The government has repeatedly emphasised the will to rethink the food subsidy system; however, reforms have not yet followed and the current spike in prices alongside the risk of unrest will probably further postpone them. Indeed, food subsidies have historically helped governments strengthen “the legitimacy of their rule in the absence of meaningful political participation”. Today, many analysts fear current food inflation and the consequential impact on the state budget risk destabilising the country, due to the extremely significant part of the population that would be affected directly or indirectly by higher prices.
Managing the fallout from the conflict
The Egyptian government has ensured it has a strategic stock of wheat that, with the local harvest set to begin this month, will suffice until November. The cabinet has approved a broad set of measures to tackle the looming crisis and thwart potential unrest. Among them, a price cap for unsubsidized bread, which rose by 25% following the outbreak of the war in Ukraine , intensified price controls, and the reinforced fight against speculators. The military was involved in the distribution of food boxes “to the neediest groups across the republic”. The exports of wheat, flour, lentils, and fava beans as well as other foods have been banned for three months.
In order to manage the fallout from the conflict, the Egyptian government is pursuing a strategy of diversification of wheat suppliers. However, at least for the moment and despite the state of conflict in the Black Sea, imports from Russia have not been disrupted. Last month, their quantity rose by 24% compared to March 2021, totaling 479,195 tons. Conversely, imports from Ukraine fell by 42%.
So far, GASC tenders (subordinated by specific criteria, such as wheat moisture limits) are open to 16 accredited wheat import origins (Russia, Ukraine, the United States, Canada, Australia, France, Germany, Poland, Latvia, Argentina, Kazakhstan, Paraguay, Hungary, Romania, Bulgaria, and Serbia). In these weeks, Cairo is in talks with New Delhi to start importing wheat from India. This discussion is a relevant part of Egypt’s strategy for diversification of suppliers.
Increasing local production is another pillar of the Egyptian strategy to reduce its dependence on global markets, though there are significant concerns over water scarcity. In February, President Abdel Fattah al-Sisi announced the increase of wheat planted areas (currently 3.6 million acres) by 1 million acres next year and by 2 million in 2024. According to the head of the Egyptian Farmers’ Syndicate, the country would need over 6 million acres (over half of the agricultural area of the country) to achieve self-sufficiency. The government also aims at raising productivity per feddan (1.04 acres), using new varieties of wheat and modern irrigation methods.

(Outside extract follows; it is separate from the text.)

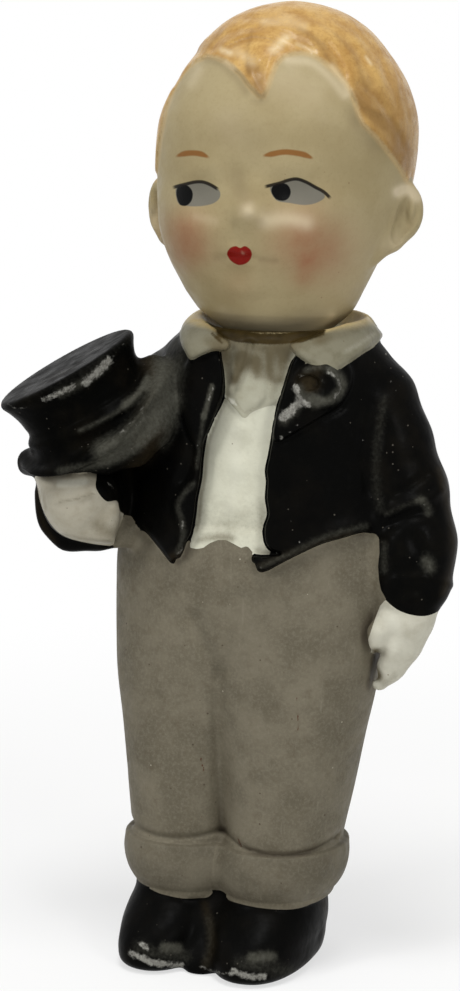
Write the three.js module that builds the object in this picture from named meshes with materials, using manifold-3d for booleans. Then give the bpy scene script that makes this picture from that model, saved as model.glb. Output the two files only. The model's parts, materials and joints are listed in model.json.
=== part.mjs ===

Additionally, the government has allocated more money for domestic wheat production, bringing the procurement price of local wheat to 885 Egyptian pounds ($48) to incentivize local farmers to supply the largest amount possible to state authorities. Moreover, the country is investing in the modernization and expansion of its strategic storage capacity, launching the National Project of Silos at the end of last year.

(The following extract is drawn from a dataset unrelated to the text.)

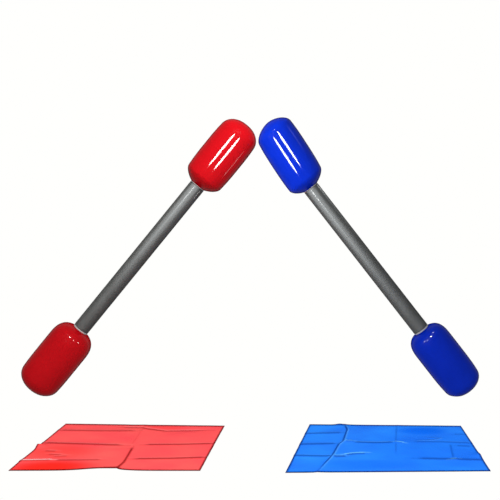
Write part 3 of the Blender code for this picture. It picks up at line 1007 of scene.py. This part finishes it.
def add_stick_lights(colour, groups):
    """The lamps round one stick."""
    placing, length = stick_frame(colour)
    upper = placing @ Vector((0, 0, length - UPPER_AIM))
    lower = placing @ Vector((0, 0, LOWER_AIM))
    along = (placing.to_3x3() @ Vector((0, 0, 1))).normalized()
    front = Vector((0, -1, 0))
    right = front.cross(along).normalized()
    if right.x < 0:
        right.negate()

    def lamp(name, turn, rise, size, power, lit, aim=upper, glossy=True):
        angle = math.radians(turn)
        side = front * math.cos(angle) + right * math.sin(angle)
        place = aim + side * LAMP_DISTANCE + along * rise
        group = groups[f"{colour}_{lit}"]
        add_area(f"{colour}_{name}", place, aim, size, power, along, group, glossy)

    for end, aim in (("upper", upper), ("lower", lower)):
        power = KEY_POWERS[f"{colour}_{end}"]
        lamp(f"{end}_key", KEY_TURNS[colour], KEY_RISE, KEY_SIZE, power, end, aim, glossy=False)
    for index, turn in enumerate(STROBE_TURNS[colour]):
        lamp(f"strobe_{index}", turn, STROBE_RISE, STROBE_SIZE, STROBE_POWER, "upper_glossy")
    for index, (turn, rise, power) in enumerate(GLINTS[colour]):
        lamp(f"glint_{index}", turn, rise, GLINT_SIZE, power, "lower_glossy")
    for index, (turn, rise, power) in enumerate(SPECKS[colour]):
        lamp(f"speck_{index}", turn, rise, GLINT_SIZE, power, "upper_glossy")
    for index, (turn, power) in enumerate(NECK_GLINTS[colour]):
        lamp(f"neck_glint_{index}", turn, NECK_GLINT_RISE, NECK_GLINT_SIZE, power, "sleeve")
    lamp("sheen", SHEEN_TURN, SHEEN_RISE, SHEEN_SIZE, SHEEN_POWER, "sleeve")
    lamp("edge", EDGE_TURN, EDGE_RISE, EDGE_SIZE, EDGE_POWERS[colour], "upper_glossy")


def add_lights(groups):
    add_area("overhead", **OVERHEAD, lit=groups["mats"], glossy=False)
    add_area("back_fill", **BACK_FILL, lit=groups["behind"], glossy=False)
    for colour in COLOURS:
        add_stick_lights(colour, groups)


add_camera()
add_floor()
add_world()
add_lights(add_pieces())
SCENE.view_settings.view_transform = "Standard"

The extent to which these measures will alleviate the country’s current dependence on global markets is hard to predict: Egypt has one of the highest population growth rates and consumes nearly three times the global average of bread.
The destabilizing effects of food insecurity
Global wheat prices are likely to remain high throughout 2022 and 2023. The country risks being impacted not only by rising food prices, but also by the growing costs of oil and the foreseeable consequences on the tourism industry (almost a third of tourists have come from Russia and Ukraine in peak years), with amplified social repercussions.
The European Union has recently announced that the biggest share of its newly announced “Food and Resilience Facility initiative”, which is worth around €100 million, will be allocated to tackle food insecurity in Egypt. Adding to the fundings pledged — or under discussion — with the IMF and Gulf countries, this is an additional illustration of the extent to which food insecurity in Egypt is perceived as a threat to the whole MENA region.
The fear of renewed political turmoil, the strong state-led repression, and the threats against opposition movements could prevent social unrest, as has been the case in recent years when the government started lifting energy subsidies. However, the political impact that abrupt changes in the food policy of the state could have on a commodity such as bread, which Egyptians call “aish” and translates to “life”, cannot be underestimated as it portends harsh consequences for the economic and political stability of the country and the entire MENA region.
 Which is part of an effort to counter the Moscow’s narrative that the current food crisis is a direct consequence of Western sanctions on Russia.